### Given records:
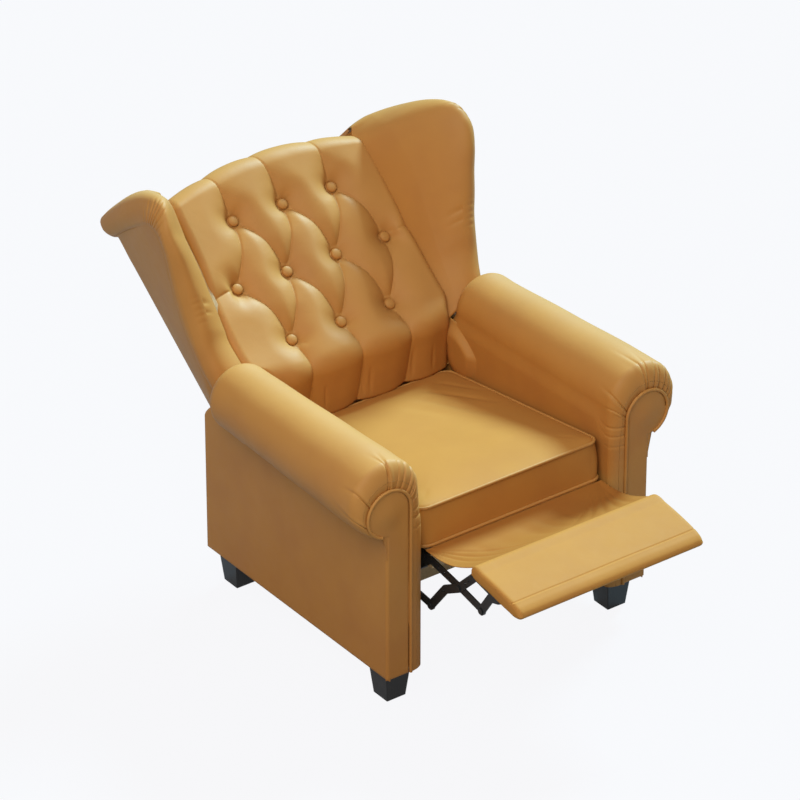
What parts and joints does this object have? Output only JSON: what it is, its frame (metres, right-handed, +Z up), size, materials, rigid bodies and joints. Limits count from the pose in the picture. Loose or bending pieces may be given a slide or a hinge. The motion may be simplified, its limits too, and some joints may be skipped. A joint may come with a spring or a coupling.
{
  "type": "push-back recliner armchair",
  "caption": "Upholstered wing armchair with scroll arms, a diamond-tufted reclining back and a fold-out footrest on scissor links.",
  "frame": {"origin": "on the floor, under the middle of the chair's overall box as pictured: back laid back, footrest out", "axes": "+Z up, the chair faces -Y, +X is the sitter's left"},
  "size_m": [0.866, 1.3967, 0.9349],
  "materials": {
    "frame_wood": "raw plywood and hardwood",
    "leather": "smooth caramel leather, satin",
    "black_steel": "black enamel, satin",
    "bright_steel": "zinc plated",
    "leg_wood": "black stained, satin lacquer",
    "glide": "moulded, matte",
    "deck_felt": "dark needled felt"
  },
  "bodies": {
    "base": {"front_cross_rail": "frame_wood", "left_arm_frame": "frame_wood", "left_arm_pad": "leather", "left_arm_piping": "leather", "left_front_leg": "leg_wood", "left_outer_panel": "leather", "left_rear_leg": "leg_wood", "left_scroll_front": "leather", "leg_bolts": "bright_steel", "leg_glides": "glide", "rear_cross_rail": "frame_wood", "rear_panel": "leather", "right_arm_frame": "frame_wood", "right_arm_pad": "leather", "right_arm_piping": "leather", "right_front_leg": "leg_wood", "right_outer_panel": "leather", "right_rear_leg": "leg_wood", "right_scroll_front": "leather", "slide_rails": "black_steel"},
    "back": {"back_pad": "leather", "back_buttons": "leather", "back_board": "frame_wood", "back_stiles": "frame_wood", "back_rails": "frame_wood", "rear_cover": "leather", "back_hinge_plates": "black_steel", "wing_frames": "frame_wood", "left_wing_pad": "leather", "right_wing_pad": "leather"},
    "footrest": {"footrest_pad": "leather", "footrest_board": "frame_wood", "footrest_brackets": "black_steel", "footrest_rivets": "black_steel"},
    "long_link": {"left_long_link": "black_steel", "right_long_link": "black_steel", "long_link_rivets": "black_steel"},
    "rear_link": {"left_rear_link": "black_steel", "right_rear_link": "black_steel", "rear_link_rivets": "black_steel", "cross_tube": "black_steel"},
    "cross_link": {"left_cross_link": "black_steel", "right_cross_link": "black_steel"},
    "front_link": {"left_front_link": "black_steel", "right_front_link": "black_steel"},
    "seat": {"seat_cushion": "leather", "seat_piping": "leather", "seat_deck": "deck_felt", "seat_springs": "bright_steel", "seat_front_rail": "frame_wood", "seat_rear_rail": "frame_wood", "slide_runners": "black_steel", "hinge_brackets": "black_steel", "back_pivot_bolts": "bright_steel", "plate_rivets": "black_steel", "footrest_flap": "leather", "left_seat_rail": "frame_wood", "right_seat_rail": "frame_wood", "left_mechanism_plate": "black_steel", "right_mechanism_plate": "black_steel"}
  },
  "joints": [
    {"name": "seat_slide", "type": "slide", "parent": "base", "child": "seat", "axis": [0, 1, 0], "range_m": [0, 0.065]},
    {"name": "back_recline", "type": "hinge", "parent": "seat", "child": "back", "pos_m": [0, 0.1664, 0.441], "axis": [1, 0, 0], "range_deg": [0, 26]},
    {"name": "footrest_fold", "type": "hinge", "parent": "seat", "child": "footrest", "pos_m": [0, -0.3906, 0.386], "axis": [1, 0, 0], "range_deg": [0, 80], "deforming": ["footrest_flap"]},
    {"name": "long_link_turn", "type": "hinge", "parent": "seat", "child": "long_link", "pos_m": [0, -0.3356, 0.33], "axis": [1, 0, 0], "range_deg": [0, 80]},
    {"name": "rear_link_turn", "type": "hinge", "parent": "seat", "child": "rear_link", "pos_m": [0, -0.2366, 0.235], "axis": [1, 0, 0], "range_deg": [0, 80]},
    {"name": "cross_link_turn", "type": "hinge", "parent": "long_link", "child": "cross_link", "pos_m": [0, -0.4616, 0.316], "axis": [1, 0, 0], "range_deg": [-80, 0]},
    {"name": "front_link_turn", "type": "hinge", "parent": "long_link", "child": "front_link", "pos_m": [0, -0.5396, 0.299], "axis": [1, 0, 0], "range_deg": [-80, 0]}
  ],
  "couplings": [
    {"joint": "seat_slide", "follows": "back_recline", "m_per_rad": 0.14324},
    {"joint": "long_link_turn", "follows": "footrest_fold", "ratio": 1},
    {"joint": "rear_link_turn", "follows": "footrest_fold", "ratio": 1},
    {"joint": "cross_link_turn", "follows": "footrest_fold", "ratio": -1},
    {"joint": "front_link_turn", "follows": "footrest_fold", "ratio": -1}
  ]
}
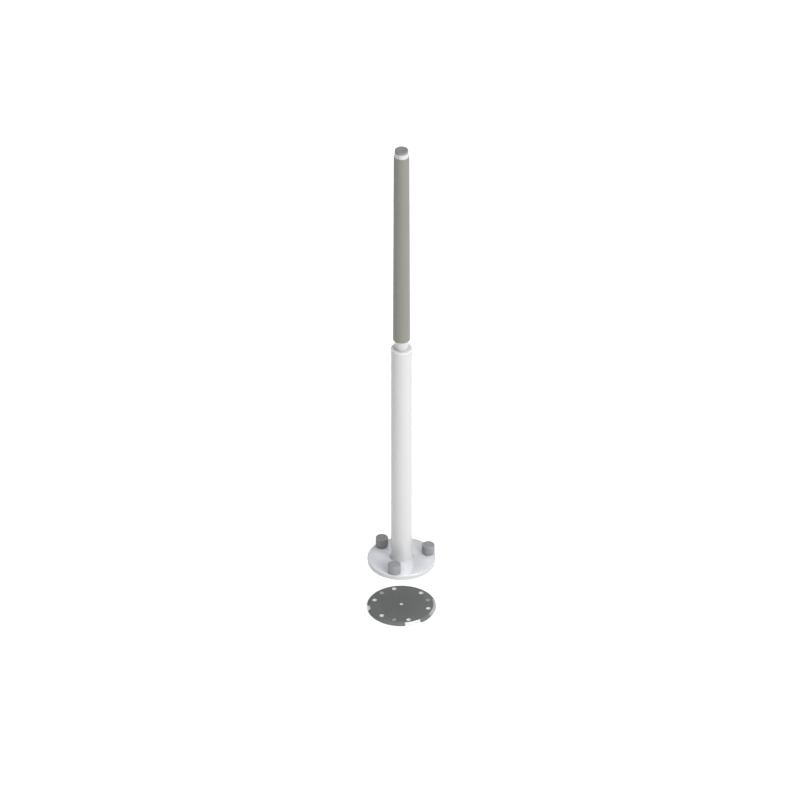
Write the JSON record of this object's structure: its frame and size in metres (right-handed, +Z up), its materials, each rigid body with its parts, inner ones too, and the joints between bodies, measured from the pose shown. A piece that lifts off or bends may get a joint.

### Written exercise:
Check each line of these records for the string "joints" and state only how many lines have it.

### Solved exercise:
3